╔══

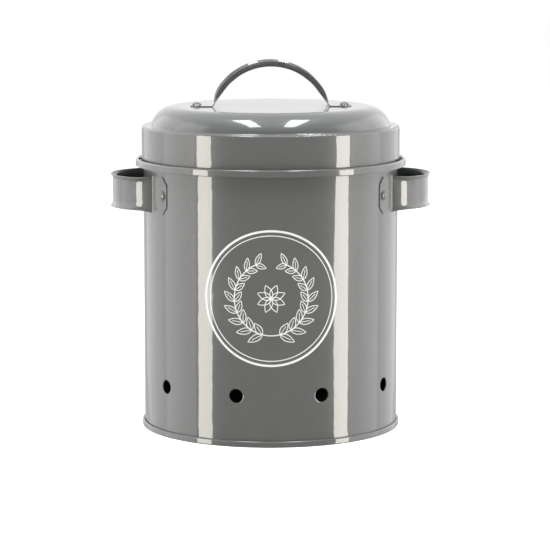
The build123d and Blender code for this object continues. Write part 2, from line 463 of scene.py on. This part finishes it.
# it is white to the camera, and in the gloss it is white behind and dark in front
direction = addNode(worldTree, "ShaderNodeTexCoord")
parts = addNode(worldTree, "ShaderNodeSeparateXYZ", links={0: direction.outputs["Generated"]})
depth = addNode(
    worldTree, "ShaderNodeMapRange",
    {
        "From Min": surround["riseFrom"],
        "From Max": surround["riseTo"],
        "To Min": surround["front"],
        "To Max": surround["back"],
    },
    {"Value": parts.outputs["Y"]},
    interpolation_type="SMOOTHSTEP",
)
rays = addNode(worldTree, "ShaderNodeLightPath")
# below the horizon it is dimmer, as the far table is
horizon = addNode(
    worldTree, "ShaderNodeMapRange",
    {"From Min": -surround["horizonBand"], "From Max": 0.0, "To Min": surround["belowHorizon"]},
    {"Value": parts.outputs["Z"]},
)
inGloss = addNode(
    worldTree, "ShaderNodeMath", operation="MULTIPLY",
    links={0: depth.outputs["Result"], 1: horizon.outputs["Result"]},
)
onMatt = addNode(
    worldTree, "ShaderNodeMix", {2: surround["onMatt"]},
    {0: rays.outputs["Is Glossy Ray"], 3: inGloss.outputs[0]}, data_type="FLOAT",
)
strength = addNode(
    worldTree, "ShaderNodeMix", {3: 1.0},
    {0: rays.outputs["Is Camera Ray"], 2: onMatt.outputs[0]}, data_type="FLOAT",
)
white = addNode(
    worldTree, "ShaderNodeBackground", {"Color": (1, 1, 1, 1)}, {"Strength": strength.outputs[0]},
)
addNode(worldTree, "ShaderNodeOutputWorld", links={"Surface": white.outputs["Background"]})
print("surround set")

# Pale floor: nearly white to the camera, with the object's shadow kept, and left out of the gloss
reach = table["reach"]
corners = [(-reach, -reach, 0), (reach, -reach, 0), (reach, reach, 0), (-reach, reach, 0)]
floorData = bpy.data.meshes.new("floor")
floorData.from_pydata(corners, [], [(0, 1, 2, 3)])
floor = bpy.data.objects.new("floor", floorData)
bpy.context.scene.collection.objects.link(floor)
floor.visible_glossy = False
floorMaterial, floorTree = newMaterial("paleFloor")
floorMatt = addNode(floorTree, "ShaderNodeBsdfDiffuse", {"Color": linear(table["colour"])})
floorRays = addNode(floorTree, "ShaderNodeLightPath")
glow = addNode(
    floorTree, "ShaderNodeMath", {1: table["glow"]}, {0: floorRays.outputs["Is Camera Ray"]},
    operation="MULTIPLY",
)
floorGlow = addNode(floorTree, "ShaderNodeEmission", links={"Strength": glow.outputs[0]})
floorSum = addNode(
    floorTree, "ShaderNodeAddShader", links={0: floorMatt.outputs[0], 1: floorGlow.outputs[0]},
)
addNode(floorTree, "ShaderNodeOutputMaterial", links={"Surface": floorSum.outputs[0]})
floorData.materials.append(floorMaterial)
print("floor laid")

# Camera, at the photograph's place
camera = {
    "place": (-0.0579, -1.7000, 0.3424),
    "pitch": 8.092,
    "turn": -1.95,
    "lens": 167.1,
    "sensor": 36,
    "shiftX": 0.008,
}
cameraData = bpy.data.cameras.new("camera")
cameraData.lens = camera["lens"]
cameraData.sensor_width = camera["sensor"]
cameraData.shift_x = camera["shiftX"]
cameraData.clip_start, cameraData.clip_end = 0.05, 50
cameraObject = bpy.data.objects.new("camera", cameraData)
cameraObject.location = camera["place"]
cameraObject.rotation_euler = (math.radians(90 - camera["pitch"]), 0, math.radians(camera["turn"]))
bpy.context.scene.collection.objects.link(cameraObject)
bpy.context.scene.camera = cameraObject
bpy.context.scene.view_settings.view_transform = "Standard"
print("camera set")
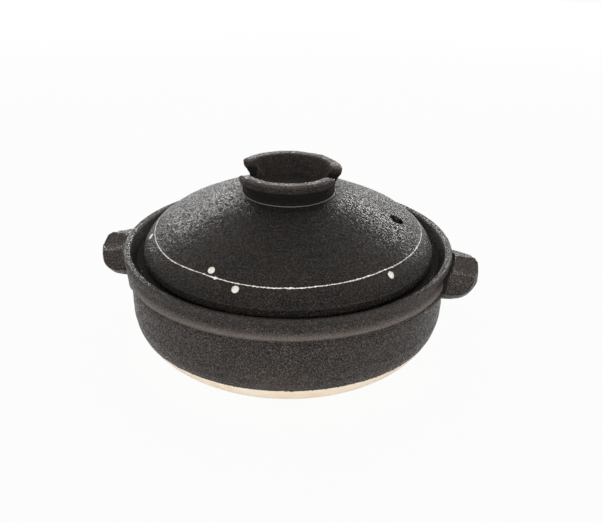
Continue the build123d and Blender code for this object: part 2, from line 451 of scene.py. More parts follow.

╚══

[STATED TASK] Set down the entries verbatim, leaving none out.

[EXERCISE RESPONSE]
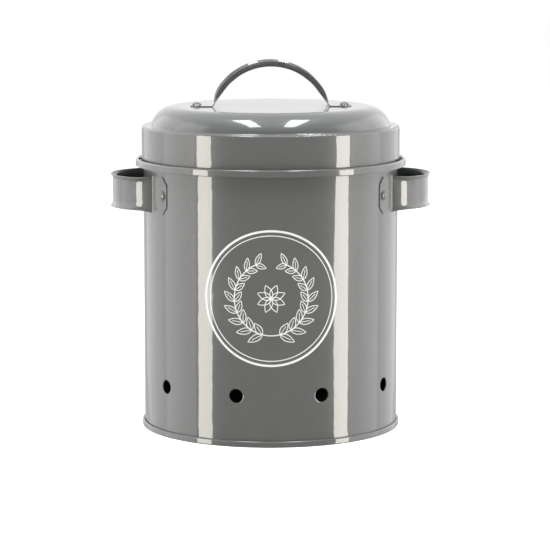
The build123d and Blender code for this object continues. Write part 2, from line 463 of scene.py on. This part finishes it.
# it is white to the camera, and in the gloss it is white behind and dark in front
direction = addNode(worldTree, "ShaderNodeTexCoord")
parts = addNode(worldTree, "ShaderNodeSeparateXYZ", links={0: direction.outputs["Generated"]})
depth = addNode(
    worldTree, "ShaderNodeMapRange",
    {
        "From Min": surround["riseFrom"],
        "From Max": surround["riseTo"],
        "To Min": surround["front"],
        "To Max": surround["back"],
    },
    {"Value": parts.outputs["Y"]},
    interpolation_type="SMOOTHSTEP",
)
rays = addNode(worldTree, "ShaderNodeLightPath")
# below the horizon it is dimmer, as the far table is
horizon = addNode(
    worldTree, "ShaderNodeMapRange",
    {"From Min": -surround["horizonBand"], "From Max": 0.0, "To Min": surround["belowHorizon"]},
    {"Value": parts.outputs["Z"]},
)
inGloss = addNode(
    worldTree, "ShaderNodeMath", operation="MULTIPLY",
    links={0: depth.outputs["Result"], 1: horizon.outputs["Result"]},
)
onMatt = addNode(
    worldTree, "ShaderNodeMix", {2: surround["onMatt"]},
    {0: rays.outputs["Is Glossy Ray"], 3: inGloss.outputs[0]}, data_type="FLOAT",
)
strength = addNode(
    worldTree, "ShaderNodeMix", {3: 1.0},
    {0: rays.outputs["Is Camera Ray"], 2: onMatt.outputs[0]}, data_type="FLOAT",
)
white = addNode(
    worldTree, "ShaderNodeBackground", {"Color": (1, 1, 1, 1)}, {"Strength": strength.outputs[0]},
)
addNode(worldTree, "ShaderNodeOutputWorld", links={"Surface": white.outputs["Background"]})
print("surround set")

# Pale floor: nearly white to the camera, with the object's shadow kept, and left out of the gloss
reach = table["reach"]
corners = [(-reach, -reach, 0), (reach, -reach, 0), (reach, reach, 0), (-reach, reach, 0)]
floorData = bpy.data.meshes.new("floor")
floorData.from_pydata(corners, [], [(0, 1, 2, 3)])
floor = bpy.data.objects.new("floor", floorData)
bpy.context.scene.collection.objects.link(floor)
floor.visible_glossy = False
floorMaterial, floorTree = newMaterial("paleFloor")
floorMatt = addNode(floorTree, "ShaderNodeBsdfDiffuse", {"Color": linear(table["colour"])})
floorRays = addNode(floorTree, "ShaderNodeLightPath")
glow = addNode(
    floorTree, "ShaderNodeMath", {1: table["glow"]}, {0: floorRays.outputs["Is Camera Ray"]},
    operation="MULTIPLY",
)
floorGlow = addNode(floorTree, "ShaderNodeEmission", links={"Strength": glow.outputs[0]})
floorSum = addNode(
    floorTree, "ShaderNodeAddShader", links={0: floorMatt.outputs[0], 1: floorGlow.outputs[0]},
)
addNode(floorTree, "ShaderNodeOutputMaterial", links={"Surface": floorSum.outputs[0]})
floorData.materials.append(floorMaterial)
print("floor laid")

# Camera, at the photograph's place
camera = {
    "place": (-0.0579, -1.7000, 0.3424),
    "pitch": 8.092,
    "turn": -1.95,
    "lens": 167.1,
    "sensor": 36,
    "shiftX": 0.008,
}
cameraData = bpy.data.cameras.new("camera")
cameraData.lens = camera["lens"]
cameraData.sensor_width = camera["sensor"]
cameraData.shift_x = camera["shiftX"]
cameraData.clip_start, cameraData.clip_end = 0.05, 50
cameraObject = bpy.data.objects.new("camera", cameraData)
cameraObject.location = camera["place"]
cameraObject.rotation_euler = (math.radians(90 - camera["pitch"]), 0, math.radians(camera["turn"]))
bpy.context.scene.collection.objects.link(cameraObject)
bpy.context.scene.camera = cameraObject
bpy.context.scene.view_settings.view_transform = "Standard"
print("camera set")
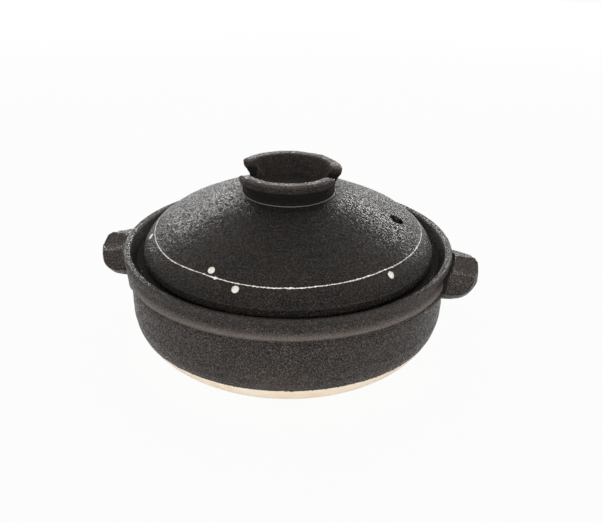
Continue the build123d and Blender code for this object: part 2, from line 451 of scene.py. More parts follow.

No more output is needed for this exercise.